The tower that rose five stories above the Garden’s roof, was “thirty-eight feet square” and “contained a central elevator shaft surrounded by a spiral staircase.  The elevator rose through five floors of apartments and gave access to the studio apartment on each floor.  Stanford White retained the penthouse apartment in the tower for his own use and used the studio apartment for parties to entertain his most intimate friends.  Many of those intimate friends were entertained by showgirls Stanford White met when they performed in musical productions that were staged during the summer in the roof-top Casino Theater at Madison Square Garden.  In the summer of 1901, “the source of endless fascination, was the incredible success of a musical – Floradora.  Everyone had seen it, everyone talked about it,” and “everyone followed the affairs of the beauties in the Floradora Sextette.”  The Floradora Sexette were “six gorgeous,” boxum women who “paraded onstage” nightly in “frilly pink lace dresses with high collars, the dresses trimmed at their nipped waists with black velvet ribbon.  They wore black gloves and big black picture hats with feathers, and each one had had a little black ribbon round her neck.  Each was a picture of what a Gibson girl was supposed to be.”  And it was these ladies that were capturing the hearts of men nightly as they twirled their parasols and sang their songs and delighted the crowds that came to see them. (Michael Macdonald Mooney, op. cit., pp. 22-23.) 
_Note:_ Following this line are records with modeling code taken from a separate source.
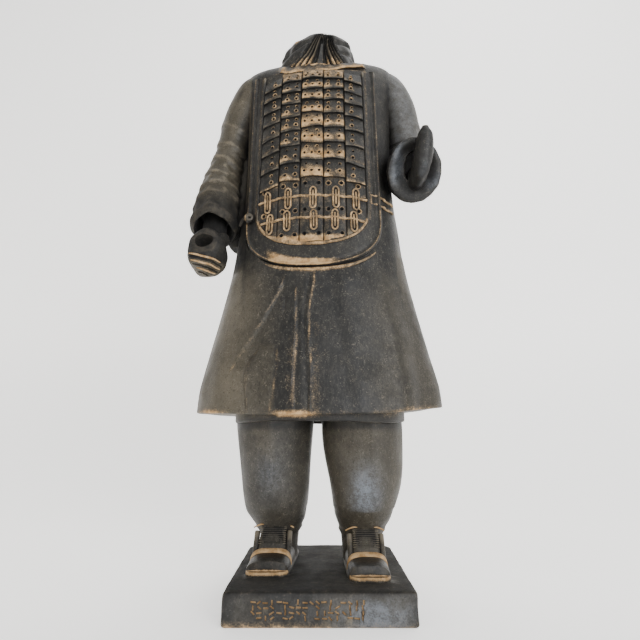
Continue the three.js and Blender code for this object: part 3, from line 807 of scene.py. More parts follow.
def bib_ties():
    """The knot at the bib's left corner and the tie's tab at its right."""
    knot_x, knot_h = -57.6, 267.2
    swirl = np.linspace(0, 1.55 * TAU, 40)
    reach = 1.1 + 1.9 * swirl / swirl[-1]
    x, h = knot_x + reach * np.cos(swirl), knot_h + reach * np.sin(swirl)
    y = float(front_at(np.array([55.0]), np.array([267.0]), 1.0)[0]) - 4.2 - 0.5 * np.cos(reach)
    knot_y = float(y[0])
    core = [[knot_x, knot_y + 6, knot_h, 3.6, 3.6], [knot_x, knot_y + 0.6, knot_h, 3.6, 3.6],
            [knot_x, knot_y - 0.2, knot_h, 1.2, 1.2]]
    tail = [[-60, knot_y + 1, 267.5], [-63.5, knot_y + 3.5, 266.0], [-66, knot_y + 7.5, 263]]
    knot = [tube("knot", np.stack([x, y, h], -1), np.linspace(1.5, 1.2, 40)),
            limb("knot core", core, 8, 20), tube("knot tail", tail, [1.8, 1.5, 1.0])]
    ties = []
    for low, high in ((277.0, 275.5), (284.5, 283.0)):
        x = np.linspace(40.0, 61.0, 22)
        h = low + (high - low) * np.linspace(0, 1, 22) + 0.25 * np.sin(x)
        lift = 3.6 - 2.2 * smoothstep(x, 50, 55)
        y = front_at(x, h, 0.0) - lift
        ties.append(tube("tie", np.stack([x, y, h], -1), 0.9 + 0.25 * np.sin(1.7 * x)))
    x, h = np.full(6, 41.0), np.linspace(277.0, 284.5, 6)
    ties.append(tube("tie end", np.stack([x, front_at(x, h, 0.0) - 3.6, h], -1), 1.0))
    return knot, ties


def back_straps():
    """Two straps cross behind and are tied to a belt."""
    straps = []
    high, low, spread, width, thick = 428.0, 268.0, 44.0, 7.0, 2.0
    for side in (1, -1):
        h = np.linspace(high, low, 60)
        x = side * (spread - 2 * spread * (high - h) / (high - low))
        straps.append(flat_band("strap", x, h, width, thick))
    x = np.linspace(-58, 58, 60)
    straps.append(flat_band("belt", x, np.full_like(x, low) + 1.2 * np.sin(x / 19), width, thick, level=True))
    return straps


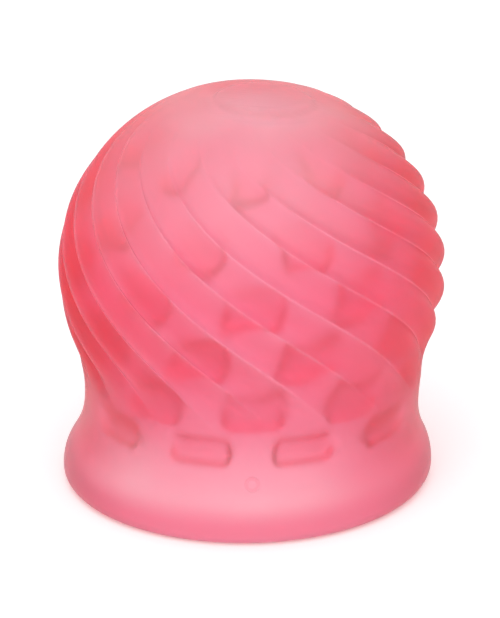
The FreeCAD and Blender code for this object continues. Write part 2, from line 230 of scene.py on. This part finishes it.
@dataclass(frozen=True)
class SiliconeFinish:
    """Translucent pink silicone: clear and tinted inside, satin outside, with a faint milky layer
    that is raised in places as painted highlight and painted glow.
    """

    # colours
    pale: Triple = (1.0, 0.97, 0.98)
    deep: Triple = (1.0, 0.90, 0.94)
    # painted shade along the bottom of each pad inside the wall
    pad_shade_colour: Triple = (0.97, 0.10, 0.22)
    # inside of the wall
    tint: Triple = (1.0, 0.03, 0.34)
    density: float = 158.0
    index: float = 1.37
    # clouds, grain and streaks, in bumps to a metre
    cloud_scale: float = 70.0
    cloud_detail: float = 3.0
    grain_scale: float = 1600.0
    streak_scale: Triple = (50.0, 1500.0, 50.0)
    cloud_colour: float = 0.5
    # roughness
    satin: float = 0.58
    glossy: float = 0.42
    cloud_rough: float = 0.06
    grain_rough: float = 0.04
    # relief
    relief: float = 0.1 * MM
    grain: float = 0.05
    wrinkles: float = 1.2
    # milky layer: a faint real cloudiness, raised in places as painted highlight
    milky_sheen_colour: Triple = (1.0, 0.80, 0.86)
    milky_sheen_white: Triple = (1.0, 1.0, 1.0)
    milky_sheen_rough: float = 0.6
    milky_sheen_most: float = 0.17
    milky_sheen_least: float = 0.8
    milky_sheen_cloud: float = 0.4
    # ring that the mould leaves
    ring_place: Triple = (0.9 * MM, -32.2 * MM, 11.3 * MM)
    ring_radius: float = 1.15 * MM
    ring_line: float = 0.35 * MM
    ring_depth: float = 1.5
    ring_strength: float = 0.6
    ring_colour: Triple = (1.0, 0.55, 0.66)

    def _ring(self, graph: Graph, where: Wire) -> Wire:
        """Mask of the small ring on the flare.

        Args:
            graph: tree to add to.
            where: position on the cup.

        Returns:
            1 on the ring's line, 0 away from it.
        """
        sockets = {0: where, 1: self.ring_place}
        away = graph.add("ShaderNodeVectorMath", {"operation": "DISTANCE"}, sockets, "Value")
        offset = (away - self.ring_radius) / self.ring_line
        return (1.0 - offset * offset).clamped()

    def _colour(self, graph: Graph, cloud: Wire, ring: Wire) -> Wire:
        """Colour of the clear surface.

        Args:
            graph: tree to add to.
            cloud: soft noise.
            ring: mask of the ring.

        Returns:
            Paler where the wall is thin, deeper on the ring, and darkened as painted shade along
            the bottom of each pad.
        """
        share = (graph.attribute("wall_share") + self.cloud_colour * (cloud - 0.5)).clamped()
        colour = graph.mixed(share, self.pale, self.deep)
        colour = graph.mixed(ring * self.ring_strength, colour, self.ring_colour)
        # painted shade along the bottom of the pads
        return graph.mixed(graph.attribute("pad_shade_share"), colour, self.pad_shade_colour)

    def _relief(self, graph: Graph, where: Wire, fine: Wire, ring: Wire) -> Wire:
        """Grain, the crown's wrinkles and the ring's groove.

        Args:
            graph: tree to add to.
            where: position on the cup.
            fine: fine noise.
            ring: mask of the ring.

        Returns:
            The bumped normal.
        """
        streaks = graph.noise(where.scaled(self.streak_scale), 1.0)
        wrinkles = streaks * graph.attribute("crown_share") * self.wrinkles
        height = fine * self.grain + wrinkles - ring * self.ring_depth
        return graph.add("ShaderNodeBump", {}, {"Height": height, "Distance": self.relief})

    def material(self) -> bpy.types.Material:
        """Build the material.

        Returns:
            The silicone, with its tint inside.
        """
        graph = Graph("silicone_skin")
        where = graph.place()
        cloud = graph.noise(where, self.cloud_scale, self.cloud_detail)
        fine = graph.noise(where, self.grain_scale)
        ring = self._ring(graph, where)
        bump = self._relief(graph, where, fine, ring)
        rough = self.satin + (self.glossy - self.satin) * graph.attribute("smooth_share")
        rough = rough + (cloud - 0.5) * self.cloud_rough + (fine - 0.5) * self.grain_rough
        clear = graph.add(
            "ShaderNodeBsdfPrincipled",
            {},
            {
                "Base Color": self._colour(graph, cloud, ring),
                "Roughness": rough,
                "IOR": self.index,
                "Transmission Weight": 1.0,
                "Normal": bump,
            },
        )
        # milky white layer over the clear silicone: a faint real cloudiness, raised in places as
        # painted highlight and painted glow
        milky_sheen = graph.add(
            "ShaderNodeBsdfPrincipled",
            {},
            {
                "Base Color": graph.mixed(cloud, self.milky_sheen_colour, self.milky_sheen_white),
                "Roughness": self.milky_sheen_rough,
                "Normal": bump,
            },
        )
        # share of the milky layer from the mesh, where it paints highlight and glow, broken into
        # soft patches
        patches = self.milky_sheen_least + cloud * self.milky_sheen_cloud
        milky_sheen_mix = graph.attribute("milky_sheen_share") * patches * self.milky_sheen_most
        skin = graph.add("ShaderNodeMixShader", {}, {0: milky_sheen_mix, 1: clear, 2: milky_sheen})
        inside = {"Color": (*self.tint, 1.0), "Density": self.density}
        return graph.finish(skin, graph.add("ShaderNodeVolumeAbsorption", {}, inside))


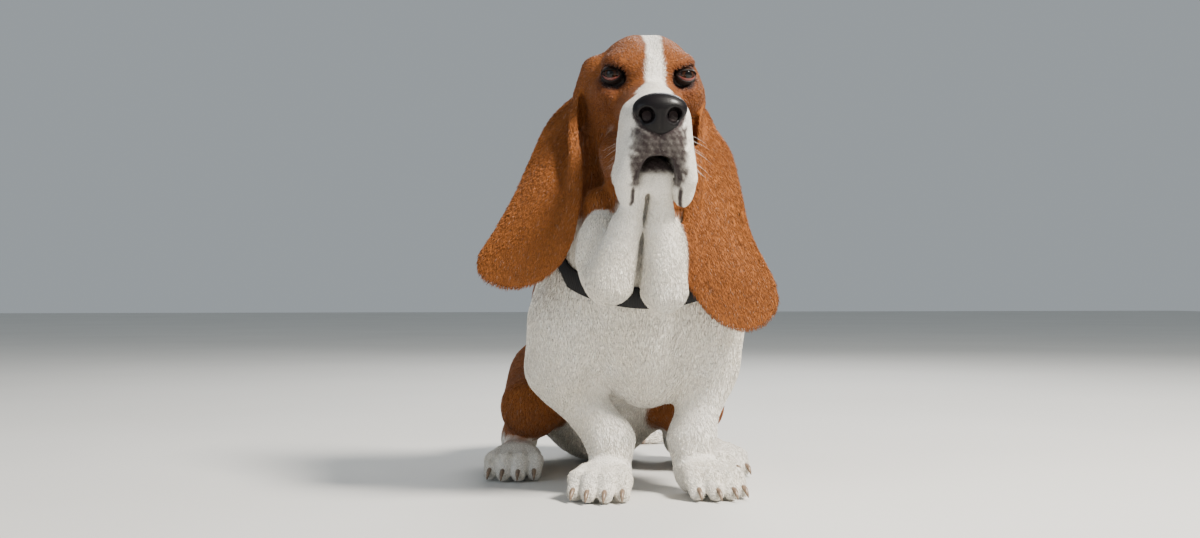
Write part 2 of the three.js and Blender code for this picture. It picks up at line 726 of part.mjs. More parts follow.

Although the Sexette captured everyone’s attention, the musical had a supporting cast that included a young girl, “Miss Evelyn Nesbit, age sixteen,” who “had made her way from Pittsburgh, Pennsylvania, to a part as one of the ‘Spanish dancers’ in Floradora.”  Evelyn “had an oval face, with a touch of olive in its color that added instead of subtracting from its baby’s milk complexion.  Her nose was straight, with a little Irish upward tilt.  The mouth was a bit full,” but when she pouted, “its effect could be devastating.”  She was a stunningly beautiful girl whose “body was as slim as a young boy’s, with straight legs and good knees, and not even a hint of a married woman’s bottom.  She knew perfectly well that voluptuous women were the current fashion, but she had already turned her lithesome form to her advantage anyway – she was a famous beauty as a model for artists and fashion photographers.  Her best, she knew, was her hair – copper curls, a great mass of them, surrounding her face and creating a contrast for her hazel eyes.”  This was the young beauty whose flawless features and air of innocence captured Stanford White’s attention.  (Michael Macdonald Mooney, op. cit., p. 22.)